* [YOUR GOAL]:
Would you quote the material below from its first line through the line containing "return lever - upright(throttle_shaft_r, 0, 30, 0, throttle_y)", exactly and with both ends included?

* [DATA]:
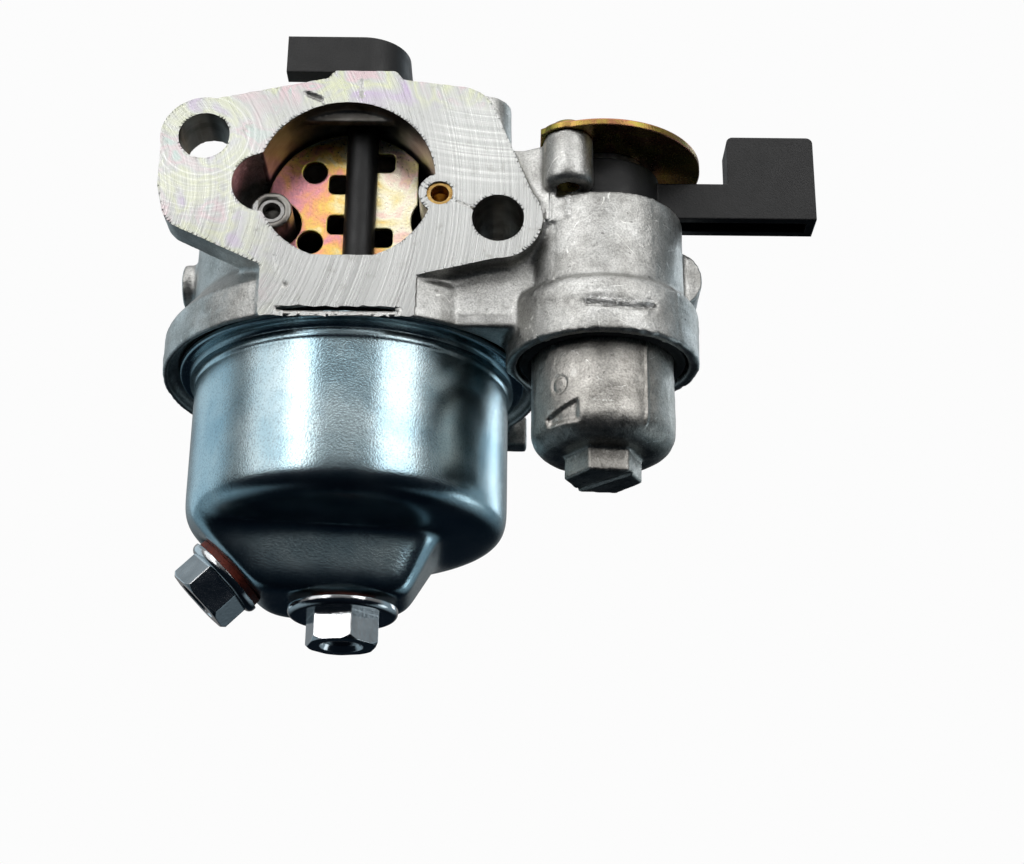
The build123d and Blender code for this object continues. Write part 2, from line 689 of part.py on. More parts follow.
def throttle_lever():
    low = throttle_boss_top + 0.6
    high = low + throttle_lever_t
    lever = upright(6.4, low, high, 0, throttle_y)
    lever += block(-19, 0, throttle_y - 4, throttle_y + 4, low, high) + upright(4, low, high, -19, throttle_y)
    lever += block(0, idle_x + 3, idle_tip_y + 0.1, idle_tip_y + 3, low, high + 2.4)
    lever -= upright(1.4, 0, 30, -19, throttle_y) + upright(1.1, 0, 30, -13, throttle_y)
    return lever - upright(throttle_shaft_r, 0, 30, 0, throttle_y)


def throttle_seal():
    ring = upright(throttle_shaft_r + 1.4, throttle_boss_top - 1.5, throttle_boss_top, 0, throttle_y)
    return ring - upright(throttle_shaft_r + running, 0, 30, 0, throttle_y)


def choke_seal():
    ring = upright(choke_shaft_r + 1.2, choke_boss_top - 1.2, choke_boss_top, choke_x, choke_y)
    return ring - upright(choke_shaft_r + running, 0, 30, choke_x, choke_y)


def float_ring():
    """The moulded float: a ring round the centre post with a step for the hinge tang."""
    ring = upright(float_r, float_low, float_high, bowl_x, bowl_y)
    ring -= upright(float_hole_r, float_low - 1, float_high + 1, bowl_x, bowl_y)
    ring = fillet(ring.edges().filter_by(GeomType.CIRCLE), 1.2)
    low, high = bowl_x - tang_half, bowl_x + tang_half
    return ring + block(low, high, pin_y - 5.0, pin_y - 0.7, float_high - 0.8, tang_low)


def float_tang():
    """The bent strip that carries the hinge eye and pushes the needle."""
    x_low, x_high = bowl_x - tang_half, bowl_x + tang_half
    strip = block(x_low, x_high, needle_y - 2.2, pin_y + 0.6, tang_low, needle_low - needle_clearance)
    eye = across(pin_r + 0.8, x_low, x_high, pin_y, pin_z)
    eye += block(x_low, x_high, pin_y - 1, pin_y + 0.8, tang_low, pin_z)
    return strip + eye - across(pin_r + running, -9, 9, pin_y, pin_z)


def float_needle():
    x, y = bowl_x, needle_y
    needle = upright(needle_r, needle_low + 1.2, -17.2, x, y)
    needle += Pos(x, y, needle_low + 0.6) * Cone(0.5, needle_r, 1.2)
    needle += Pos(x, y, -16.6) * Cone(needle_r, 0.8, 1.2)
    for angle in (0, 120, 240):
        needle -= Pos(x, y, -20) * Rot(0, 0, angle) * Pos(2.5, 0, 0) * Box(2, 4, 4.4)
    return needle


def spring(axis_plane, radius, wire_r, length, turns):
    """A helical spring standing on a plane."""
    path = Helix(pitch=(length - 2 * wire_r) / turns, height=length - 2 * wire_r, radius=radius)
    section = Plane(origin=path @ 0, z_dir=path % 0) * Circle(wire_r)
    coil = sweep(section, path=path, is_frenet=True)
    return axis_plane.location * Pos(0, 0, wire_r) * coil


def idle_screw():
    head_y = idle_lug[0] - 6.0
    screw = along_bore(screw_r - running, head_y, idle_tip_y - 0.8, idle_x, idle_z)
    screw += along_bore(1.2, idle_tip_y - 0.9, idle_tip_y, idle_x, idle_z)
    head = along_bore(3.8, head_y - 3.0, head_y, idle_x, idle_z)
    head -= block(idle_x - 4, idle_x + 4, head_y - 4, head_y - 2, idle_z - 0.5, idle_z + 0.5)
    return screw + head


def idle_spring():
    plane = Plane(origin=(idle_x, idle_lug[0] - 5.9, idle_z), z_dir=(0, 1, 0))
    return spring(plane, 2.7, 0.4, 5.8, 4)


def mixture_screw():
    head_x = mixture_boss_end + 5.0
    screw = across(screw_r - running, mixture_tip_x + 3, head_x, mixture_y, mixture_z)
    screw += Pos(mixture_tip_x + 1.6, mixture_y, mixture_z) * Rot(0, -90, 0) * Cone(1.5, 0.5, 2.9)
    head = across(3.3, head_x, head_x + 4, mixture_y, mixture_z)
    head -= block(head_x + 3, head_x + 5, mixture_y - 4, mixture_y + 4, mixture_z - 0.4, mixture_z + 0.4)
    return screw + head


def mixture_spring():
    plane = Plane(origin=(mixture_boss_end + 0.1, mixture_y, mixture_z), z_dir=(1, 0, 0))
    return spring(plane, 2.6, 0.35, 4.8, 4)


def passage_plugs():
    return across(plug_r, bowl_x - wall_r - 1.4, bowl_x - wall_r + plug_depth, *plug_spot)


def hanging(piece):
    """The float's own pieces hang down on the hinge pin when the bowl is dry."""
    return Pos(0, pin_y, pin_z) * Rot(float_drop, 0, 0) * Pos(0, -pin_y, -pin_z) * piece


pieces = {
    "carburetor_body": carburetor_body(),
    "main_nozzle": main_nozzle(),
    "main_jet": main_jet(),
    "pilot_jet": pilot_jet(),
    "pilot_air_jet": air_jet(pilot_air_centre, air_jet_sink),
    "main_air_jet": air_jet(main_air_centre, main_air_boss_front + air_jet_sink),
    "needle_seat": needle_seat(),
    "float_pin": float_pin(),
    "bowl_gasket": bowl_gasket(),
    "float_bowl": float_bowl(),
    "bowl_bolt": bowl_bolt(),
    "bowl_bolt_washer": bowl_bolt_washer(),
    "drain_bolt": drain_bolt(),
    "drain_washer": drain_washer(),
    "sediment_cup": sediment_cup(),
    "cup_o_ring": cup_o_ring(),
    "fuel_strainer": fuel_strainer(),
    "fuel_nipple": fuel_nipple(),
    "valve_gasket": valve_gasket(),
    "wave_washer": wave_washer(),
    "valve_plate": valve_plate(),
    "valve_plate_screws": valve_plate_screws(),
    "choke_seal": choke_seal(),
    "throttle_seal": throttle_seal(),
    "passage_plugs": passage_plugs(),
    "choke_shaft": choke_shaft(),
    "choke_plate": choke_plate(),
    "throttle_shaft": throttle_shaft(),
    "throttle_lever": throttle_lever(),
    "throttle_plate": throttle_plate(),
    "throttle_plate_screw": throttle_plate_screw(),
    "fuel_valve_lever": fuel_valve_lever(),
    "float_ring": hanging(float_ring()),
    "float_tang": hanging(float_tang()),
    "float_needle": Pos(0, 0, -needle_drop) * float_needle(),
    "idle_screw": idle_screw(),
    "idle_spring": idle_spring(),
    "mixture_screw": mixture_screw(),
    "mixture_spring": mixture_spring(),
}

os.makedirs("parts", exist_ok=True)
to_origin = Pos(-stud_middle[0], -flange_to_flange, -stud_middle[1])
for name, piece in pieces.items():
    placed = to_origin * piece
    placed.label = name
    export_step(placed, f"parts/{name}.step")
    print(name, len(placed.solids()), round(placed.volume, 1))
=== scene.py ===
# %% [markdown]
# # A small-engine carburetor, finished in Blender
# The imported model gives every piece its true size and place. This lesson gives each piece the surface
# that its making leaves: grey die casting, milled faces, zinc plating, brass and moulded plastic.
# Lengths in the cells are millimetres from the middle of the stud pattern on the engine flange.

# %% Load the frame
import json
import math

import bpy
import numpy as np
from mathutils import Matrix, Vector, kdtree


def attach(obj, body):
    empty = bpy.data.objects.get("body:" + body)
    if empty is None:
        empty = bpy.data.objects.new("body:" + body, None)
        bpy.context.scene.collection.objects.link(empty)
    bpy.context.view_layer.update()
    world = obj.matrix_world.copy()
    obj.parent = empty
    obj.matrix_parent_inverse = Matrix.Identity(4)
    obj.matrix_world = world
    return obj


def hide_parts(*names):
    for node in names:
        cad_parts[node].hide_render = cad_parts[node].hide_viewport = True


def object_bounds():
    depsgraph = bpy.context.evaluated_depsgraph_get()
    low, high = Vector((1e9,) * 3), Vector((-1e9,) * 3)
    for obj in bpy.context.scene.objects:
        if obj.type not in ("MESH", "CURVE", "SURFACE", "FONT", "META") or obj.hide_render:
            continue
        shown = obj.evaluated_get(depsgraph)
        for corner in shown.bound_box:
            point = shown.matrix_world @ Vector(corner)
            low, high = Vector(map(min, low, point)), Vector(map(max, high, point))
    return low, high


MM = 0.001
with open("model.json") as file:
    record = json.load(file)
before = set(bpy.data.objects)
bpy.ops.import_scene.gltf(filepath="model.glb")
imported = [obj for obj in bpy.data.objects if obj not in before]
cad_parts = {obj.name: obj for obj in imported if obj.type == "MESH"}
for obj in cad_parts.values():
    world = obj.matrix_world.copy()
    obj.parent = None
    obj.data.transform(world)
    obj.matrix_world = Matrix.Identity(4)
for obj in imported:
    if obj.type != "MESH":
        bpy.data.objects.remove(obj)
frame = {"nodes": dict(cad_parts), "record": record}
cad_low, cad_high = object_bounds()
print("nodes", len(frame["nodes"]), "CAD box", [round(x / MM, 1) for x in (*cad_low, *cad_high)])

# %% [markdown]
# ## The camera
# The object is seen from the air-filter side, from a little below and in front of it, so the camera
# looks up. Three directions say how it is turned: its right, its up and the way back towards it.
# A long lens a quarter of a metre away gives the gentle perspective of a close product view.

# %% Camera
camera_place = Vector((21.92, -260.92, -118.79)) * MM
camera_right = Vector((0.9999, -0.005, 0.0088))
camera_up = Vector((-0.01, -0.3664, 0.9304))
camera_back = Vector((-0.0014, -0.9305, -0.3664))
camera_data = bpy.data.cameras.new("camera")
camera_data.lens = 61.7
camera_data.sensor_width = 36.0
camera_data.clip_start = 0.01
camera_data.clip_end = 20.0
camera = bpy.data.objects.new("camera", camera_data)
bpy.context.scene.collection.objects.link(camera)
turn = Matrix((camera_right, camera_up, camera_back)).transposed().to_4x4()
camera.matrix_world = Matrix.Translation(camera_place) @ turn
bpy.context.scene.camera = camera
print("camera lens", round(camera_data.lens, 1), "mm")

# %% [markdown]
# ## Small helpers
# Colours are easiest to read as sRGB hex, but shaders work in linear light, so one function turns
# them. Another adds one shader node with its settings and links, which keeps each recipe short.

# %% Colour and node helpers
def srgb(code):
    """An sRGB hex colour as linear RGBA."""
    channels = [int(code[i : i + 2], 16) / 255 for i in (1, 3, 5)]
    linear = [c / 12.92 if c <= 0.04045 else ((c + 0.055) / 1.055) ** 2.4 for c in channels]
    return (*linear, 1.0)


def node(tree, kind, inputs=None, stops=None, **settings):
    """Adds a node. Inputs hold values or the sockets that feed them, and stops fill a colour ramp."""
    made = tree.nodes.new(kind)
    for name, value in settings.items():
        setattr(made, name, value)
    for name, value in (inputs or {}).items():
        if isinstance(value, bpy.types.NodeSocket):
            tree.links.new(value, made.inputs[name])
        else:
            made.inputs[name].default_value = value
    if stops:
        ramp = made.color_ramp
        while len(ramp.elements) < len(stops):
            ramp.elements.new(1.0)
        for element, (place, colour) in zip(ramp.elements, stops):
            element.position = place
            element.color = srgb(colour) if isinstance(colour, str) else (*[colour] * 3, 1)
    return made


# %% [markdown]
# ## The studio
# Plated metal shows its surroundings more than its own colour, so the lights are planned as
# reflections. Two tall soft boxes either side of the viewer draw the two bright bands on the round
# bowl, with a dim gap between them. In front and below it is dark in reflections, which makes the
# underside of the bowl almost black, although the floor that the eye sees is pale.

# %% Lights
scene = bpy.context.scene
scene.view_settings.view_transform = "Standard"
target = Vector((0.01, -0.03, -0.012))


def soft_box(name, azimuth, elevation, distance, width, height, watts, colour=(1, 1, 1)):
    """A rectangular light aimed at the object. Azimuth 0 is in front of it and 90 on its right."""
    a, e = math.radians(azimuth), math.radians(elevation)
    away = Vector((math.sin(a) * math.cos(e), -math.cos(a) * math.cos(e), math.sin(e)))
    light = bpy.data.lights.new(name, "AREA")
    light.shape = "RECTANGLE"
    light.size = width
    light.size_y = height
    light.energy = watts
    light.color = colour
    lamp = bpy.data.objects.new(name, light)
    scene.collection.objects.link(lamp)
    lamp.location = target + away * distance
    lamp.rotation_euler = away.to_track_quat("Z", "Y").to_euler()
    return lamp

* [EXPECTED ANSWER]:
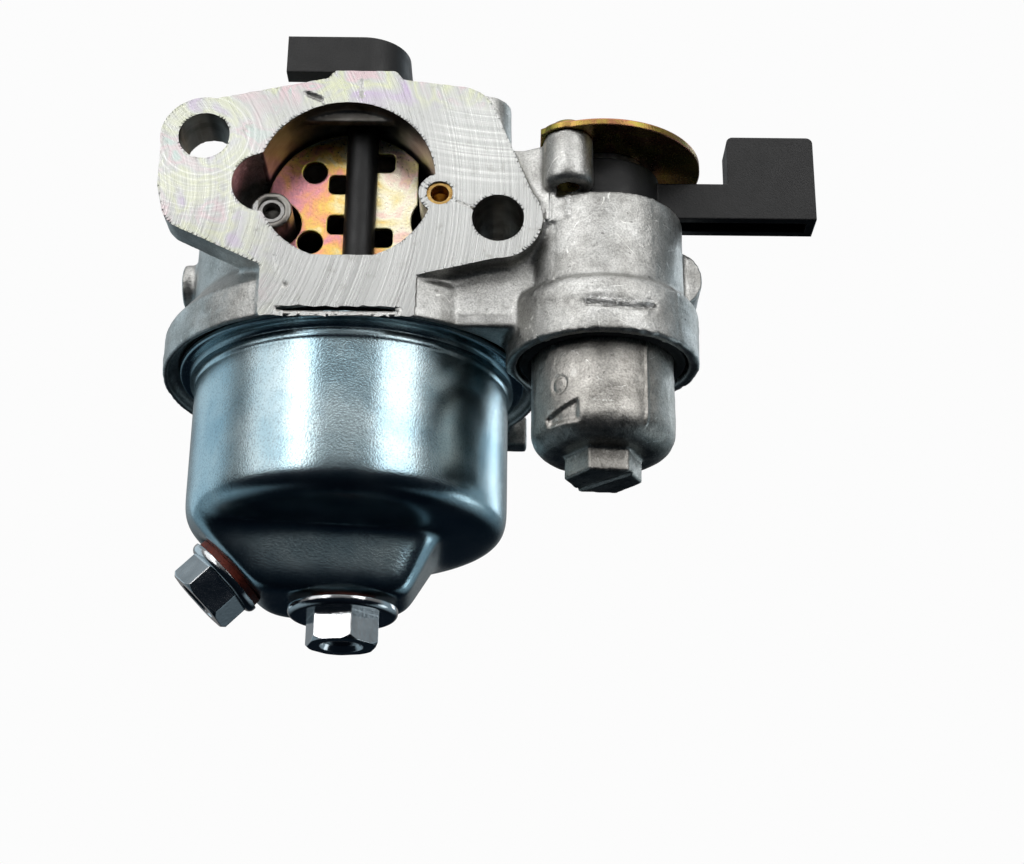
The build123d and Blender code for this object continues. Write part 2, from line 689 of part.py on. More parts follow.
def throttle_lever():
    low = throttle_boss_top + 0.6
    high = low + throttle_lever_t
    lever = upright(6.4, low, high, 0, throttle_y)
    lever += block(-19, 0, throttle_y - 4, throttle_y + 4, low, high) + upright(4, low, high, -19, throttle_y)
    lever += block(0, idle_x + 3, idle_tip_y + 0.1, idle_tip_y + 3, low, high + 2.4)
    lever -= upright(1.4, 0, 30, -19, throttle_y) + upright(1.1, 0, 30, -13, throttle_y)
    return lever - upright(throttle_shaft_r, 0, 30, 0, throttle_y)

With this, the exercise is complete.